Triste tigre, écrire l'inceste
Triste tigre
Neige Sinno
Un récit exceptionnel.
Neige Sinno décortique l’inceste.
Elle ne raconte pas seulement les années d’horreur, elle parle aussi de l’après avec une justesse et une finesse d’analyse du début à la fin.
Ce faisant, elle réfléchit à ce qui fait traumatisme, et en même temps à ce qui permet à la littérature de s’écrire parce que comme disait Deleuze "on n’écrit pas avec ses névroses".

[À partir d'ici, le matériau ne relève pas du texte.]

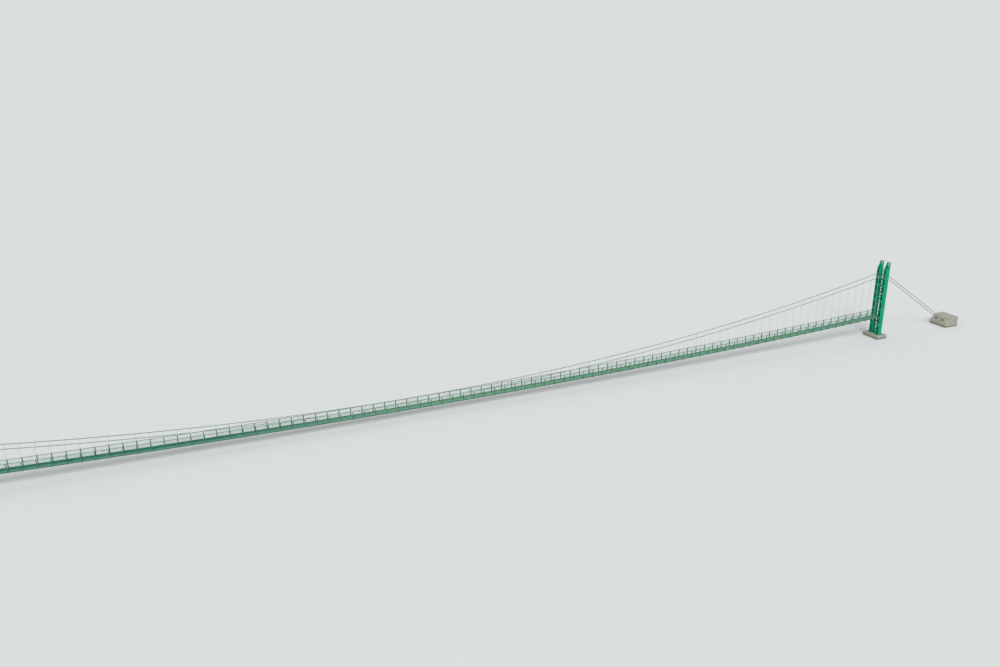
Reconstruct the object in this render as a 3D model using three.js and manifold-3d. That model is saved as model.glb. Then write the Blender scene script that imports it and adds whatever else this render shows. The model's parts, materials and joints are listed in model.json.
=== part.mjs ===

Ce triste tigre (magnifique appellation du violeur, et un titre qui s’impose par sa clairvoyance), elle l’a tellement observé dans son quotidien qu’elle le connaît par cœur.
"Son crime fait de tout le reste de son existence une aberration, il empêche de la lire sous le prisme de la dignité ou d’une quelconque qualité morale."
Des décennies après les abus, l’autrice a le courage de tenter de comprendre les ressorts psychiques de tels passages à l’acte, c’est-à-dire la "soupape psychique" que constitue le viol pour prévenir un effondrement du sujet. Et elle ? Si elle passait à l’acte sur sa fille ? Elle connaît le mode d’emploi. Elle sait à quel point un enfant est vulnérable. Elle se déteste de penser cela mais ne peut pas faire autrement.
La pertinence et l’originalité de ce récit tient à la volonté de Neige Sinno de ne pas s’arrêter aux actes. Et elle après ? Comment a-t-elle fait ? Qu’est-elle devenue ? Comment a-t-elle fait pour transmettre son histoire à sa fille ?
La puissance des pages 163 à 198 vient dire la vie dans son extrême banalité qui est faite d’angoisses massives, de maladie dévastatrice, de doutes perpétuels. Intitulé "Fantômes", ce deuxième chapitre se penche d'abord sur la question du trauma trente ans plus tard. Elle l'annonce d'emblée : "J'ai cru que j'étais libre." Elle comprend pourtant bien vite que l'ombre de son beau-père la poursuit toujours. La domination subie a été telle qu'elle ne s'arrête pas une fois sa vie d'adulte entamée et affecte sa vie entière non pas seulement dans sa sexualité mais aussi depuis la faculté de respirer jusqu'à celle de parler ou de se taire. Comme de nombreuses anciennes victimes, elle s'est vue incapable de développer des relations banales voire superficielles avec son entourage, tellement habituée à survivre dans l'intensité que la légèreté lui est inconnue. Neige Sinno n'oublie pas de décortiquer le rapport à son corps. Elle dit qu'elle est devenue un "Narcisse malade" incapable de comprendre l'attraction-répulsion que lui provoque la vue de son corps. Son courage, parce qu'elle sait qu'elle est courageuse va de pair avec une capacité de dissociation mais aussi avec une incapacité à apprendre par coeur et une résistance à la douleur qui la font ressembler à de nombreuses victimes. Pour tout dire, elle se contrôle. Un contrôle de chaque instant. "J'ai un comportement addictif mais je n'ai aucune addiction, je les maintiens sous un contrôle sévère et constant." Autrement dit, elle se surveille et a peur de mal agir. Combien de fois ai-je entendu en séances des anciennes victimes dire qu'elles étaient ou avaient peur d'être "toxiques" ou "manipulatrices" ? Cet extrait lumineux dans ses propos mais lourds par les thèmes qu'elle aborde s'achève par le cancer de l'ovaire qu'elle développe à 35 ans. Mais elle ne s'arrête pas à son hospitalisation, elle cherche aussi ce qu'en disent les médecines alternatives autant que les médecins et les neurosciences. Surprise ! Ils sont d'accord. Les maltraitantes infantiles ont des conséquences sur les vies d'adulte aussi, sur le plan de la santé mentale comme sur celui des pathologies somatiques. Les neurosciences viennent donner des scores à ce que les psychanalystes entendent dans leurs cabinets depuis des décennies.
Et maintenant qu'est-ce qui s'offre à Neige Sinno ? Reconstruction ? Résilience ? Rien de tout cela. L’inceste colore sont rapport au monde et elle sait qu’il en sera toujours ainsi dans sa vie. Même si elle a réussi à se construire une vie aux apparences tranquilles.